— Сюда, сюда несите, — на ходу щупая пульс больного, метался юркий, тщедушный главврач в очках, чудом балансирующих на самом кончике носа. — В эту комнату, пожалуйста… В реанимацию…
Судя по обшарпанной, давно не крашенной двери, так называемая реанимация — обычная палата, снабженная кислородом. И все же это значительно лучше вагонного купе и неопытных «спасателей» в виде меня и блондина.
В помещение реанимационной нас, естественно, не допустили. Две сестрички среднего возраста в пожелтевших халатах перехватили ручки носилок. Очкастый доктор захлопнул дверь перед моим носом.
Хромой санитар, выражая сочувствие, извлек из кармана халата помятую сигаретину, поджег её.
— Ты… того, паря, не больно переживай… Все там будем, так уж заведено. Авось, обойдется, не дрейфь…
Доморощенный философ пыхнул едким дымком и вышел.
Мы с Крымовой оказались в одиночестве. Если не считать старушки, которая вязала, сидя за столом возле дверей. Некая помесь доброй волшебницы со злющей Бабой-Ягой.
— Ленка, не дергайся зря, — принялся я успокаивать женщину. — Ничего страшного — обычное отравление… С консервами такое часто случается…
Упомянул о консервах и спохватился — их-то мы и не ели. Все было — и балык, и икра, и разная колбаса-ветчина, а вот консервов — ни одной банки.
Кажется, Лена не обратила внимание на мою оплошность. Зато выделила из успокоительного монолога словечко «не дергайся». Редко употребляемое и поэтому — заметное.
— А почему ты решил, что я дергаюсь? Или — на лице написано?
Похоже, успокаивать «ангелочка» нет необходимости. У Лены — по прежнему — ни слезинки, ни морщинки — спокойное выражение лица человека, покорившегося судьбе. Правда, заметна задумчивость, углубленность «в себя», но попробуйте не задуматься в сложившейся обстановке.
Так мы и сидели рядышком, будто две подраненные птицы на ветке… простите, больничной скамье. Сидели и молчали. А о чем говорить? О Крымове? Боюсь, судьба бизнесмена предрешена… Но не скажешь же это будущей вдове… Пусть надеется.
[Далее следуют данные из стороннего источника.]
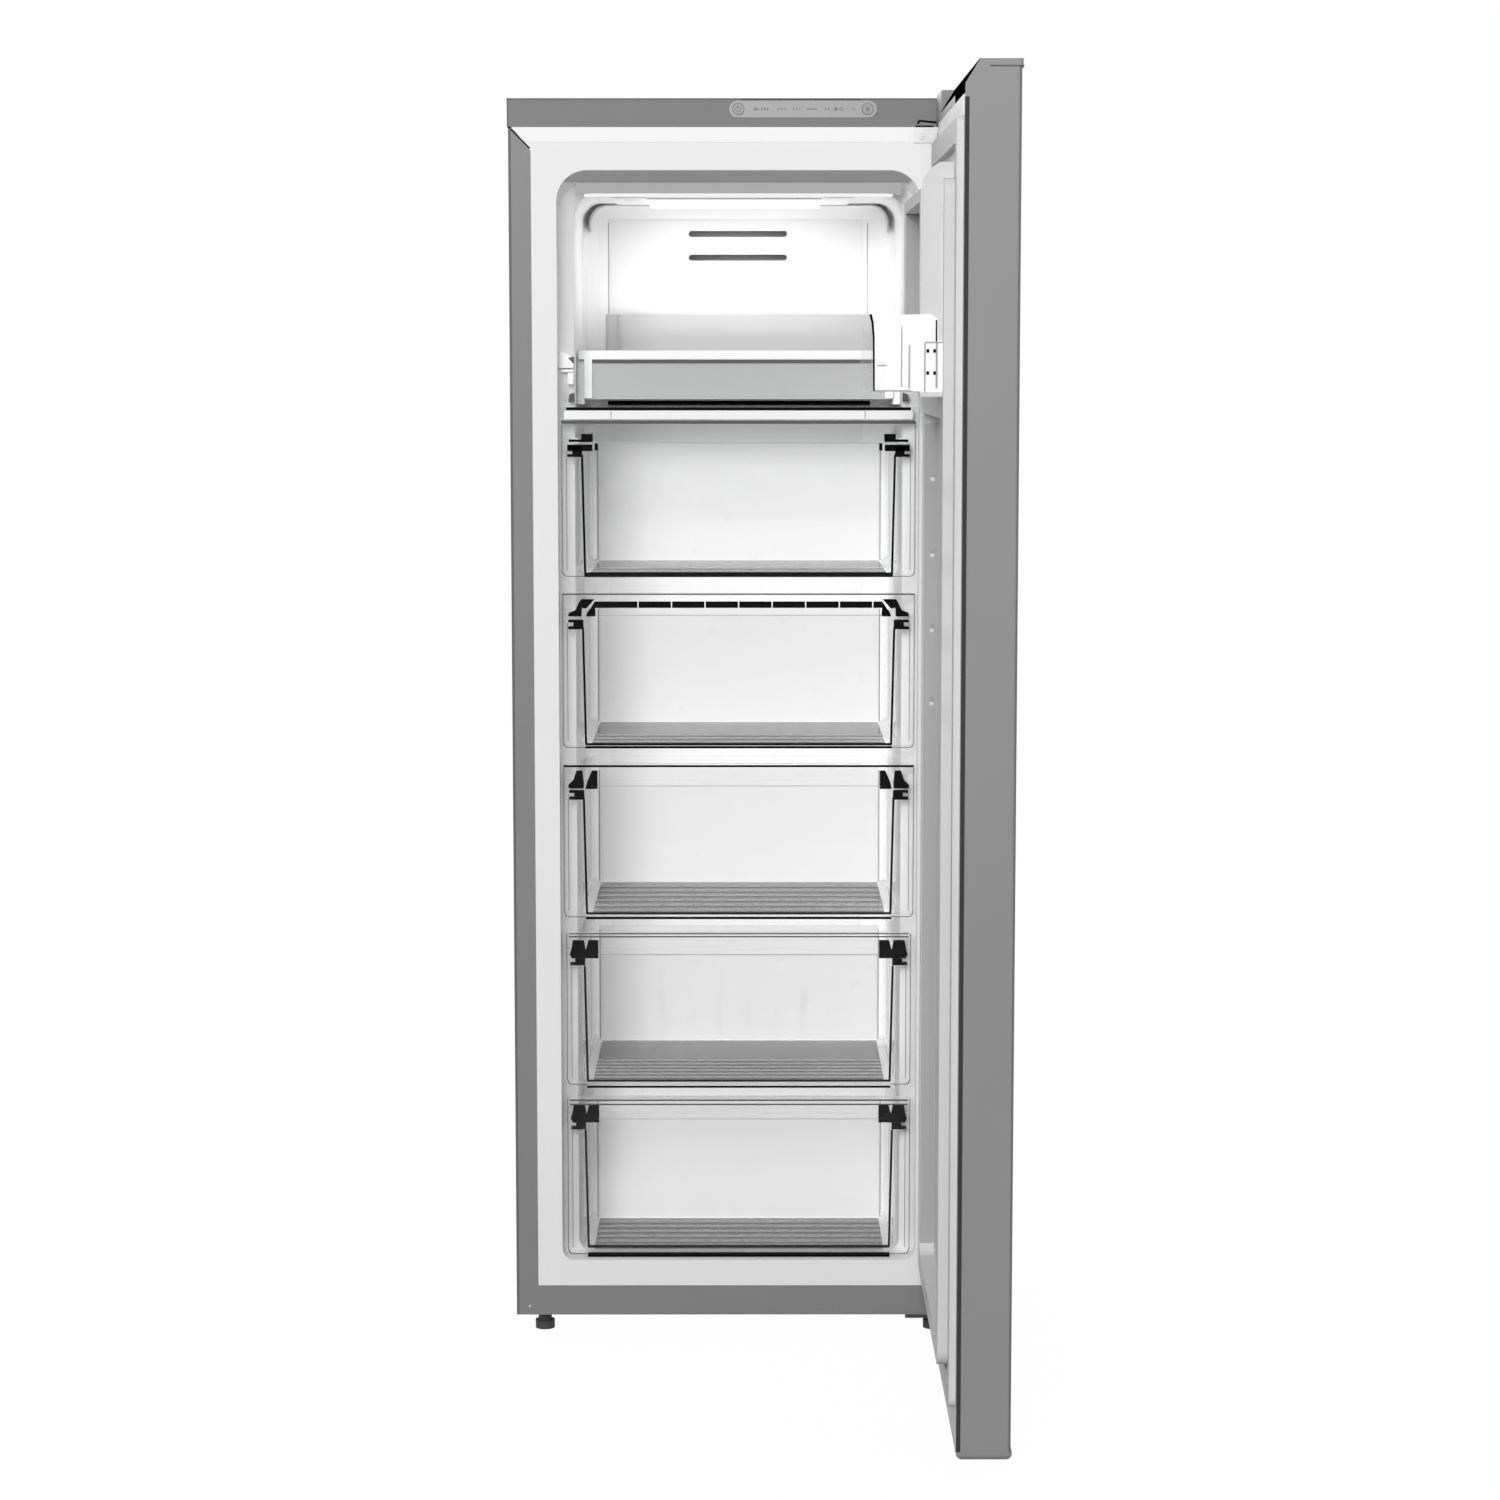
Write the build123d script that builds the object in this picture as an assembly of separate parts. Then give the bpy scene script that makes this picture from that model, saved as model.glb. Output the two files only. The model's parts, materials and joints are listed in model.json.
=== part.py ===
from build123d import *
import math
import os

# Upright freezer, free-standing, with one right-hinged door, a tray and five drawers.
# Millimetres, +Z up, the front faces -Y. The pieces are placed in the cabinet's own
# frame: X = 0 is the cabinet's middle, Y = 0 its front plane, Z = 0 the floor.
# At the end all of them move together, so that the origin is the middle of the
# underside of the box round the freezer with its door at a right angle.

# ---------------------------------------------------------------- cabinet
cabinet_width = 595.0
cabinet_depth = 520.0
body_height = 1608.6
foot_height = 28.0
sheet = 1.0                      # steel sheet of the casing
touch = 0.3                      # gap between neighbouring pieces of different bodies
running_gap = 0.05               # radial gap of a pin in its bush
fit_gap = 0.1                    # radial gap round a bolt or a screw
past = 1.0                       # how far a cut runs out past a face
round_margin = 0.1               # keeps a full round's corners from meeting

body_bottom = foot_height
body_top = body_bottom + body_height
half_width = cabinet_width / 2
inner_half = half_width - sheet

side_flange = 29.0               # front flange of each side panel
mitre_outer = 5.5                # the flange's top end is cut across, from this far in
mitre_outer_drop = 0.8           # and this far below the top trim
mitre_inner_drop = 30.4
drain_hole_radius = 2.3
drain_hole_inset = 17.0
drain_hole_height = 11.8

trim_height = 36.8               # top trim that carries the controls
trim_depth = 70.0
trim_wall = 2.5
trim_overhang = 1.5
trim_bottom = body_top - trim_height

rail_height = 40.2               # front bottom rail
rail_depth = 30.0
rail_top = body_bottom + rail_height

# ---------------------------------------------------------------- liner and insulation
machine_depth = 255.0            # the machine compartment, at the cabinet's foot and rear
machine_height = 245.0
machine_front = cabinet_depth - machine_depth
machine_top = body_bottom + machine_height
step_foam = 50.0                 # the floor's step stands this far off the compartment
liner_wall = 2.0
mouth_side = 61.5                # from the cabinet's side to the opening
mouth_drop = 54.8                # from the top trim down to the opening
mouth_rise = 34.8                # from the bottom rail up to it
mouth_half = half_width - mouth_side
mouth_top = trim_bottom - mouth_drop
mouth_bottom = rail_top + mouth_rise
mouth_radius = 40.0
mouth_low_radius = 16.0
mouth_slope = 16.0               # the head of the opening comes down by this much
mouth_depth = 30.0
funnel_depth = 18.0              # then the sides step in to the chamber
funnel_side = 20.0
chamber_drop = 30.0              # the ceiling lies below the opening's head
sill = 2.0                       # and the floor above its lower edge
chamber_radius = 26.0
rear_wall = 115.0                # behind the chamber, with the duct's recess
chamber_half = mouth_half - funnel_side
chamber_top = mouth_top - chamber_drop
chamber_bottom = mouth_bottom + sill
chamber_back = cabinet_depth - rear_wall
step_front = machine_front - step_foam
step_top = machine_top + step_foam
ledge_height = 6.0
ledge_play = 1.5                 # between a ledge and the tub beside it
tray_ledge_play = 3.0
tray_ledge_setback = 6.0
shelf_ledge = 9.0                # how far the shelf's ledges stand out

# ---------------------------------------------------------------- machine compartment
cover_recess = 14.0
plate_sheet = 2.0
vent_slots = 9
vent_length = 150.0
vent_width = 6.0
vent_pitch = 16.0
gland_height = 60.0
gland_radius = 9.0
gland_bore = 5.0
gland_length = 20.0
gland_flange = 4.0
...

Неожиданно миссию успокоения взяла на себя старушка. Сейчас черты, позволившие мне отнести её к подразделу Бабы-Яги, испарились. Перед нами — самая настоящая добрая волшебница не помню уже из какой сказки.
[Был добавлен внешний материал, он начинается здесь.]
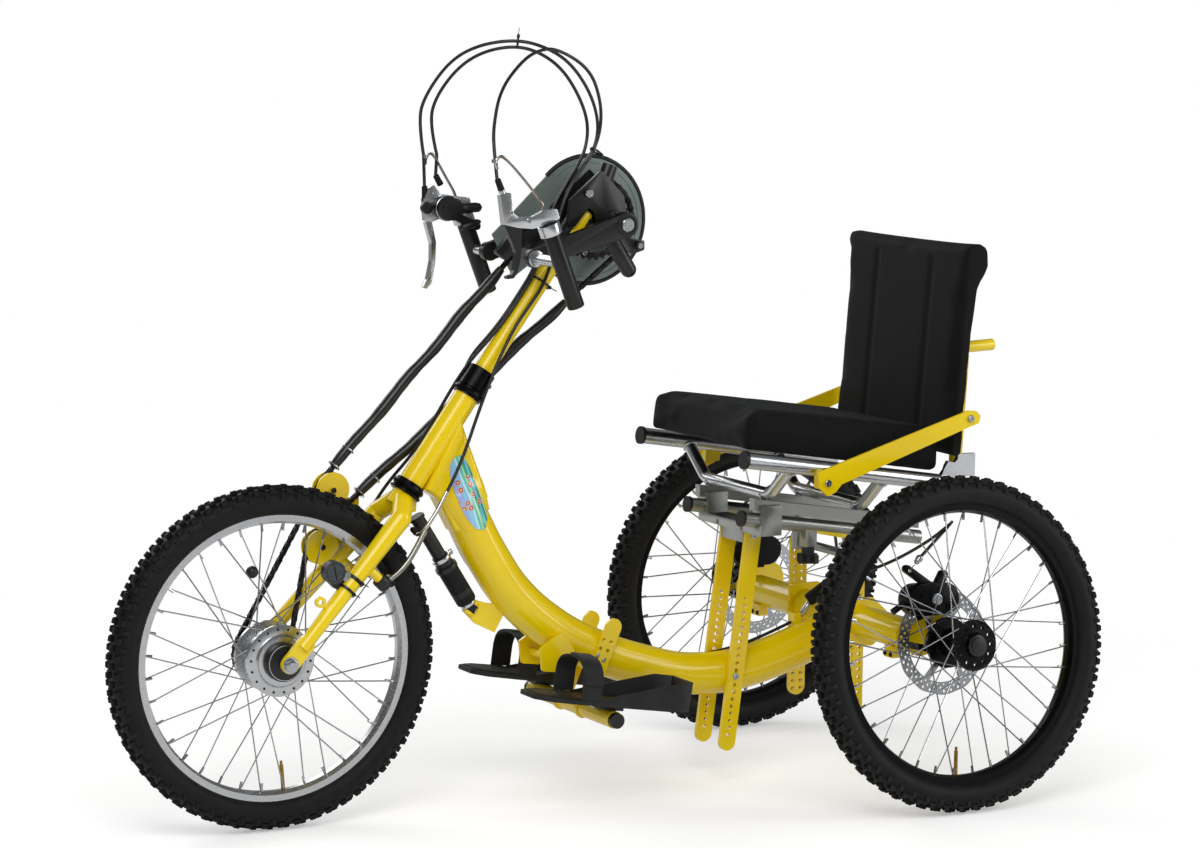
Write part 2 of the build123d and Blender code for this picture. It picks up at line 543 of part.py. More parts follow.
# Chain guard and its edging.
disc = across(CRANK_X, CRANK_Z, -66, -63, 97)
tail = plate([(16, 938), (108, 850), (72, 785), (30, 815), (-40, 850)], -66, -63)
opening = across(CRANK_X, CRANK_Z, -70, -60, 24)
guard = disc + tail - opening
save(guard, "chain_guard")
stay = plate([(-10, 870), (30, 868), (82, 856), (80, 832), (50, 828), (0, 850)], -22, -12, 4)
stay += rod((74, -14, 860), (74, -63, 860), 5)
stay += plate([(60, 866), (84, 868), (122, 826), (104, 814), (66, 846)], -34, -22, 4)
stay += across(68, 846, -36, -22, 8)
stay = stay - post
save(bracket + stay, "crank_bracket")

# Crank set.
arm_angle = radians(CRANK_DROP)
PIN_X = CRANK_X + CRANK_LENGTH * cos(arm_angle)
PIN_Z = CRANK_Z - CRANK_LENGTH * sin(arm_angle)
crank = across(CRANK_X, CRANK_Z, ARM_RIGHT_Y, ARM_LEFT_Y, 10)
for y in (ARM_LEFT_Y, ARM_RIGHT_Y):
    dx, dz = PIN_X - CRANK_X, PIN_Z - CRANK_Z
    n = Vector(-dz, 0, dx).normalized()
    pts = [(CRANK_X + n.X * 18, CRANK_Z + n.Z * 18), (PIN_X + n.X * 13, PIN_Z + n.Z * 13),
           (PIN_X - n.X * 13, PIN_Z - n.Z * 13), (CRANK_X - n.X * 18, CRANK_Z - n.Z * 18)]
    arm = plate(pts, y - 7, y + 7)
    arm += across(CRANK_X, CRANK_Z, y - 7, y + 7, 19) + across(PIN_X, PIN_Z, y - 7, y + 7, 14)
    crank += arm
crank += across(CRANK_X, CRANK_Z, ARM_LEFT_Y + 7, ARM_LEFT_Y + 9, 10)
crank += across(CRANK_X, CRANK_Z, -40, -32, 24)
save(crank, "crank_set")
pins = across(PIN_X, PIN_Z, ARM_LEFT_Y + 7, GRIP_Y + 4, 5)
pins_right = across(PIN_X, PIN_Z, ARM_RIGHT_Y - 7, -GRIP_Y - 4, 5)
ring_r = CHAIN_PITCH / 2 / sin(pi / RING_TEETH)
ring = Pos(CRANK_X, 0, CRANK_Z) * toothed(ring_r, RING_TEETH, 48)
ring += across(CRANK_X, CRANK_Z, CHAIN_Y - 1.2, CHAIN_Y + 1.2, 24, 10)
for turn in range(5):
    ring += Pos(CRANK_X, CHAIN_Y, CRANK_Z) * Rot(0, 72 * turn, 0) * Pos(36, 0, 0) * Box(32, 2.4, 12)
save(ring, "chainring")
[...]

— Не печалься, милая, Бог не без милости, — она отложила вязание, легко, не по стариковски, поднялась и присела рядом с женой больного. — Авось, выкарабкается твой муженек… А ты не зажимай сердечко, не мучь его. Чувствуешь — подпирают душу слезы, не глуши их, дай волю — пусть текут, вымывают горе…
По лицу Лены пробежала насмешливая гримаса. За кого её принимают? Неужели эта престарелая развалина думает, что из глаз супруги умирающего могут потечь слезливые ручейки?